Extract from the entries below, exactly as given, only the lines from the line containing "Turn this picture" to the line containing "pitch = 111.5; // [100:0.5:135]", both lines included.

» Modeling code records
::::
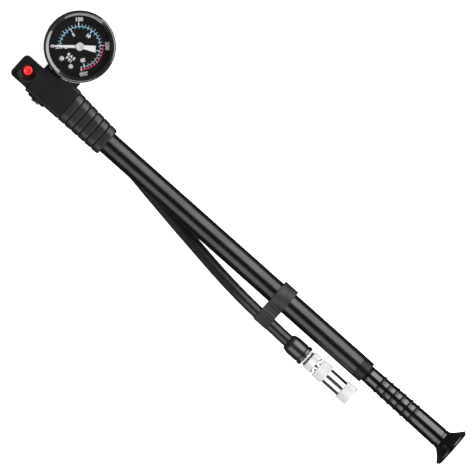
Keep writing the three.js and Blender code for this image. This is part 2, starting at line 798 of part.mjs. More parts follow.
buildHead();
buildCheckValve();
buildBleedValve();
buildCase();
buildFront();
buildDial();
buildStem();
buildMovement();
buildPointer();
buildBarrel();
buildPlunger();
buildHandle();
buildSwivel();
buildHose();
buildFerrule();
buildPinNut();
buildChuckSleeve();
buildClip();

export default pump;
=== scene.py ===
# %% [markdown]
# # Finishing a shock pump
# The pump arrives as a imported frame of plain, faceted solids that already fit and move. In this
# lesson each visible piece is modelled again as a smooth one, in the same place, and every
# surface gets the finish of the real thing: moulded nylon, black anodised tube, bright chrome,
# enamelled gauge, rubber hose. Nothing is moved or resized: the frame says where things go.
# %% Load the frame
import math

import bpy
from mathutils import Matrix, Vector


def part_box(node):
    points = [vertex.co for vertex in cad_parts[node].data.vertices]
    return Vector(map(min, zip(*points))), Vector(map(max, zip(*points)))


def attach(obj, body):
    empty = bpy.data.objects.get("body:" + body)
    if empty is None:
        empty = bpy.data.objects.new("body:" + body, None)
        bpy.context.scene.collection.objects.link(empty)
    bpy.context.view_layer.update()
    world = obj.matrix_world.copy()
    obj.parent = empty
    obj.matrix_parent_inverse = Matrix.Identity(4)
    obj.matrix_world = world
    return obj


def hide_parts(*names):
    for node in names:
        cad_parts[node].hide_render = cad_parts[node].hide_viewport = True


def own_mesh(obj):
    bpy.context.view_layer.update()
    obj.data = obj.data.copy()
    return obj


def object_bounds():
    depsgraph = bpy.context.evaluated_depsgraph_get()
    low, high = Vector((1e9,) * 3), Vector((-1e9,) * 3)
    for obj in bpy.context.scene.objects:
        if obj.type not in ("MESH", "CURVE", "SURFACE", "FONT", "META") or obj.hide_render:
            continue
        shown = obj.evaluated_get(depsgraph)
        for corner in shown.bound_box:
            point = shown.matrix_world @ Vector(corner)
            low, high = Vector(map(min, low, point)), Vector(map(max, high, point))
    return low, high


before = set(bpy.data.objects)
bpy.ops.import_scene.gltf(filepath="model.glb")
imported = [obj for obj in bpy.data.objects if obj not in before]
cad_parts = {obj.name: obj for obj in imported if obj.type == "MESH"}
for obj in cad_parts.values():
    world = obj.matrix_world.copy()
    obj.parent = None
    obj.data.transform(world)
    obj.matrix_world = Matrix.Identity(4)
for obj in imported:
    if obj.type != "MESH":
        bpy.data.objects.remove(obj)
cad_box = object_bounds()
print("CAD box in metres:", [[round(v, 4) for v in corner] for corner in cad_box])

# %% [markdown]
# ## Where things are
# The barrel lies along X. Stations along it are easiest to think of in millimetres from the
# head's closed end, as on a maker's drawing, so one helper turns them into metres in the frame.
# The other centres are read from the boxes of the nodes that sit on them.
# %% Datum points
HEAD_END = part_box("head_housing")[0][0]


def middle_of(node):
    low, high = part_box(node)
    return (Vector(low) + Vector(high)) / 2


BARREL = Vector((HEAD_END, 0, 0))
GAUGE = Vector((middle_of("gauge_bezel").x, middle_of("gauge_bezel").y, 0))
CHUCK = Vector((HEAD_END, middle_of("chuck_sleeve").y, 0))
BUTTON = Vector((middle_of("bleed_button").x, middle_of("bleed_button").y, 0))
SWIVEL = Vector((middle_of("swivel_bolt").x, middle_of("swivel_bolt").y, 0))
print("gauge centre:", [round(v, 4) for v in GAUGE], "swivel:", [round(v, 4) for v in SWIVEL])


def mm(value):
    return value / 1000


def at(x, y, z, origin=BARREL):
    """A place in millimetres from an origin, in the frame."""
    return origin + Vector((mm(x), mm(y), mm(z)))


# %% [markdown]
# ## Steps that come back
# A few strokes recur in every piece: switch mode, select, apply a modifier, fix the place in the
# mesh. Each gets a short name here, so that the cells below show only what differs.
# %% Helpers for modelling
def mode(name):
    bpy.ops.object.mode_set(mode=name)


def deselect():
    if bpy.context.object and bpy.context.object.mode != "OBJECT":
        mode("OBJECT")
    bpy.ops.object.select_all(action="DESELECT")


def activate(piece):
    deselect()
    piece.select_set(True)
    bpy.context.view_layer.objects.active = piece


def edit_all():
    """Edit mode, with everything selected."""
    mode("EDIT")
    bpy.ops.mesh.select_all(action="SELECT")


def settle():
    """Moves the object's place, turn and size into its mesh."""
    bpy.ops.object.transform_apply(location=True, rotation=True, scale=True)


def modify(piece, kind, **values):
    """Adds a modifier and applies it."""
    modifier = piece.modifiers.new(kind.lower(), kind)
    for key, value in values.items():
        setattr(modifier, key, value)
    bpy.ops.object.modifier_apply(modifier=modifier.name)


def choose(piece, kind, wanted):
    """Selects the vertices, edges or faces that pass a test, and stays in edit mode."""
    activate(piece)
    mode("EDIT")
    bpy.ops.mesh.select_mode(type=kind)
    bpy.ops.mesh.select_all(action="DESELECT")
    mode("OBJECT")
    parts = {"VERT": "vertices", "EDGE": "edges", "FACE": "polygons"}[kind]
    for part in getattr(piece.data, parts):
        part.select = wanted(part)
    mode("EDIT")


def count(*pieces):
    print("faces:", {piece.name: len(piece.data.polygons) for piece in pieces})


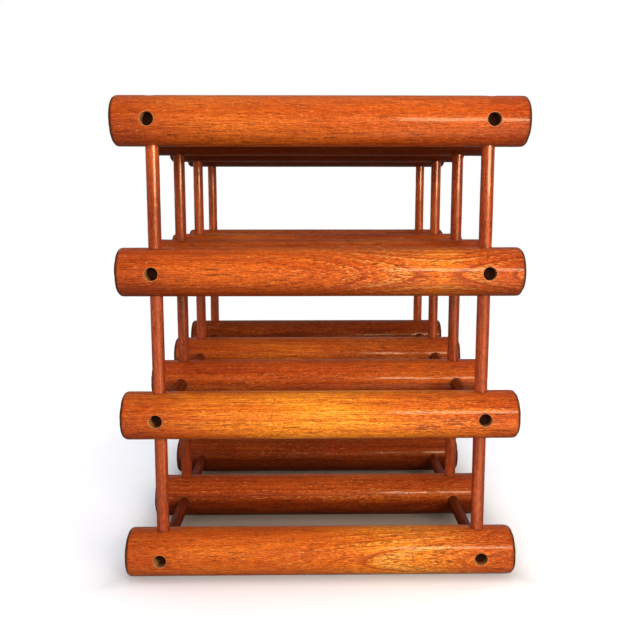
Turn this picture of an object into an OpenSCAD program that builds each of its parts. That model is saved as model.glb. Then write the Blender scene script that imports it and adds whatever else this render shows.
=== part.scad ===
// Open lattice rack: a cube of identical round wooden bars, four rows high and
// four planes deep, held apart by short pegs pushed into blind sockets.
// Every bar lies along X. Upright pegs run along Z, cross pegs along Y.
// The origin is on the floor, under the middle of the rack.

/* [Bars] */
// Length of a bar along X
bar_len = 304; // [260:1:360]
// Diameter of a bar
bar_d = 37; // [34:0.5:44]
// Radius of the rounded edge at each end of a bar
edge_r = 3.5; // [1:0.5:6]
// Distance from a bar's end to the centre of its sockets
socket_inset = 27.5; // [20:0.5:40]

/* [Lattice] */
// Centre to centre distance of neighbouring bars, in height and in depth
pitch = 111.5; // [100:0.5:135]

/* [Pegs and sockets] */
// Diameter of the blind sockets bored into a bar
socket_d = 10; // [8:0.5:11]
// Depth of a socket, from the crown of the bar
socket_depth = 12; // [8:0.5:12]
// Space left between a peg's end and the bottom of its socket
bottom_gap = 0.5; // [0.2:0.1:2]
// Gap around a peg in its socket, on the radius
peg_ease = 0.02; // [0.02:0.01:0.1]
// Chamfer on a peg's ends
peg_chamfer = 0.8; // [0.4:0.1:1.5]

/* [Hidden] */
$fn = 96;
rows = ["bottom", "lower", "upper", "top"];
planes = ["front", "midfront", "midback", "back"];
bays_up = ["lowbay", "midbay", "topbay"];
bays_deep = ["frontbay", "centrebay", "rearbay"];
sides = ["left", "right"];

bar_r = bar_d / 2;
socket_x = bar_len / 2 - socket_inset;
peg_r = socket_d / 2 - peg_ease;
peg_grip = socket_depth - bottom_gap;
peg_len = pitch - bar_d + 2 * peg_grip;

// Height of a row's bar centres above the floor
function row_z(i) = bar_r + i * pitch;
// Depth of a plane's bar centres, 0 being the front plane
function plane_y(j) = (j - 1.5) * pitch;

// Half outline of a bar, for turning: radius along X, length along Y, with a
// quarter round where the bar's side meets each of its ends
module bar_outline() {
    translate([0, -bar_len / 2 + edge_r]) square([bar_r, bar_len - 2 * edge_r]);
    translate([0, -bar_len / 2]) square([bar_r - edge_r, bar_len]);
    for (end = [-1, 1])
        intersection() {
            translate([bar_r - edge_r, end * (bar_len / 2 - edge_r)]) circle(r = edge_r);
            translate([0, -bar_len / 2]) square([bar_r + 1, bar_len]);
        }
}

// One blind socket, opening along +Z from the middle of a bar
module socket() {
    translate([0, 0, bar_r - socket_depth])
        cylinder(d = socket_d, h = socket_depth + 2);
}

// A turned bar along X with four sockets, a quarter turn apart, near each end
module bar() {
    difference() {
        rotate([0, 90, 0]) rotate_extrude() bar_outline();
        for (side = [-1, 1])
            for (quarter = [0, 90, 180, 270])
                translate([side * socket_x, 0, 0])
                    rotate([quarter, 0, 0]) socket();
    }
}

// A peg along Z, centred, with a small chamfer at each end
module peg() {
    rotate_extrude() polygon([
        [0, -peg_len / 2],
        [peg_r - peg_chamfer, -peg_len / 2],
        [peg_r, -peg_len / 2 + peg_chamfer],
        [peg_r, peg_len / 2 - peg_chamfer],
        [peg_r - peg_chamfer, peg_len / 2],
        [0, peg_len / 2]
    ]);
}

// The bar of row i, plane j
module placed_bar(i, j) {
    color("#B4622C") translate([0, plane_y(j), row_z(i)]) bar();
}

// The upright peg between rows i and i+1, in plane j, on side s (-1 or 1)
module upright_peg(i, j, s) {
    color("#8E4426")
        translate([s * socket_x, plane_y(j), row_z(i) + pitch / 2]) peg();
}

// The left and right cross pegs between planes j and j+1, in row i
module cross_pegs(i, j) {
    color("#8E4426")
        for (s = [-1, 1])
            translate([s * socket_x, plane_y(j) + pitch / 2, row_z(i)])
                rotate([90, 0, 0]) peg();
}

for (i = [0:3]) for (j = [0:3])
    placed_bar(i, j);

for (i = [0:2]) for (j = [0:3]) for (s = [0, 1])
    upright_peg(i, j, s == 0 ? -1 : 1);

for (i = [0:3]) for (j = [0:2])
    cross_pegs(i, j);
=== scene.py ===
import math

import bpy
import numpy as np
from mathutils import Matrix, Vector


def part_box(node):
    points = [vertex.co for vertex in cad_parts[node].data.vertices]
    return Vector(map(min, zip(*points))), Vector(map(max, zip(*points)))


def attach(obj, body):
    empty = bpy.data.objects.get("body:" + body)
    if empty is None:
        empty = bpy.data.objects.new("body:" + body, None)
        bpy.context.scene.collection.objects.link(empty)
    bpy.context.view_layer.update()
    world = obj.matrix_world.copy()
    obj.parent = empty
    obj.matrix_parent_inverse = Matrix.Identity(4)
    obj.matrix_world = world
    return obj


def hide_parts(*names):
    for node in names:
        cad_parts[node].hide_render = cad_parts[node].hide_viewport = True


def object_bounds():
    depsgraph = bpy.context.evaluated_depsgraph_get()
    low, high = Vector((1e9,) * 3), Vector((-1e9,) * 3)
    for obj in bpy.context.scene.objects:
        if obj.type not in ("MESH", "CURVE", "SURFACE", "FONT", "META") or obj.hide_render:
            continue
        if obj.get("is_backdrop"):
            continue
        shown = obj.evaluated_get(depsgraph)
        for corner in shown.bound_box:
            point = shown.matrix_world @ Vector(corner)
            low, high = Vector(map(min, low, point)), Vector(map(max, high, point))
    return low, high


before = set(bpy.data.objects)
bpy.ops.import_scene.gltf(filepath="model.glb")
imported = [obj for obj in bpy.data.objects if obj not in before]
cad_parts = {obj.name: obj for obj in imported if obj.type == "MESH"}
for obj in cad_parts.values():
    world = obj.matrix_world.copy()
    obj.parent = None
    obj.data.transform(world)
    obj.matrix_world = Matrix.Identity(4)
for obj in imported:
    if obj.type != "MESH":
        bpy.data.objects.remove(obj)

cad_box = [list(v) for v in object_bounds()]
MM = 0.001

# ---------------------------------------------------------------- dimensions
# A bar's and a peg's sizes and the sockets' places come from the imported nodes; the bore, the end rounding and the rim
# softening are given: a bar lies along X, a peg along Z or Y.
ROWS = ["bottom", "lower", "upper", "top"]
PLANES = ["front", "midfront", "midback", "back"]
BAYS_UP = ["lowbay", "midbay", "topbay"]
BAYS_DEEP = ["frontbay", "centrebay", "rearbay"]
SIDES = ["left", "right"]


def middle(node):
    lo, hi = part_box(node)
    return (lo + hi) / 2, hi - lo


_c, _s = middle("bar_bottom_front")
HALF = _s.x * 500          # half a bar's length, mm
R = _s.z * 500             # a bar's radius, mm
_p, _ps = middle("upright_peg_lowbay_front_left")
PEG_R = _ps.x * 500        # a peg's radius, mm
PEG_HALF = _ps.z * 500     # half a peg's length, mm
SOCKET_X = abs(_p.x - _c.x) * 1000
SOCKET_R = 5.0
SOCKET_FLOOR = R - 12.0    # socket bottom's distance from the bar's axis
EDGE = 3.5                 # rounding of a bar's ends
RIM = 0.55                 # softening of a socket's rim

# ------------------------------------------------------------ bar's topology
STEP = 1.5
NT = 96
GX = np.arange(-(HALF - EDGE), HALF - EDGE + 1e-6, STEP)
NX = len(GX)
HX, HT = 6, 7              # half size of the patch round a socket, in cells


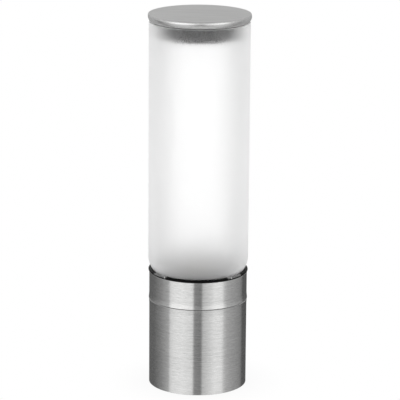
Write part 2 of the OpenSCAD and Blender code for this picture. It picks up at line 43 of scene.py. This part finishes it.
::::
» Task result
Turn this picture of an object into an OpenSCAD program that builds each of its parts. That model is saved as model.glb. Then write the Blender scene script that imports it and adds whatever else this render shows.
=== part.scad ===
// Open lattice rack: a cube of identical round wooden bars, four rows high and
// four planes deep, held apart by short pegs pushed into blind sockets.
// Every bar lies along X. Upright pegs run along Z, cross pegs along Y.
// The origin is on the floor, under the middle of the rack.

/* [Bars] */
// Length of a bar along X
bar_len = 304; // [260:1:360]
// Diameter of a bar
bar_d = 37; // [34:0.5:44]
// Radius of the rounded edge at each end of a bar
edge_r = 3.5; // [1:0.5:6]
// Distance from a bar's end to the centre of its sockets
socket_inset = 27.5; // [20:0.5:40]

/* [Lattice] */
// Centre to centre distance of neighbouring bars, in height and in depth
pitch = 111.5; // [100:0.5:135]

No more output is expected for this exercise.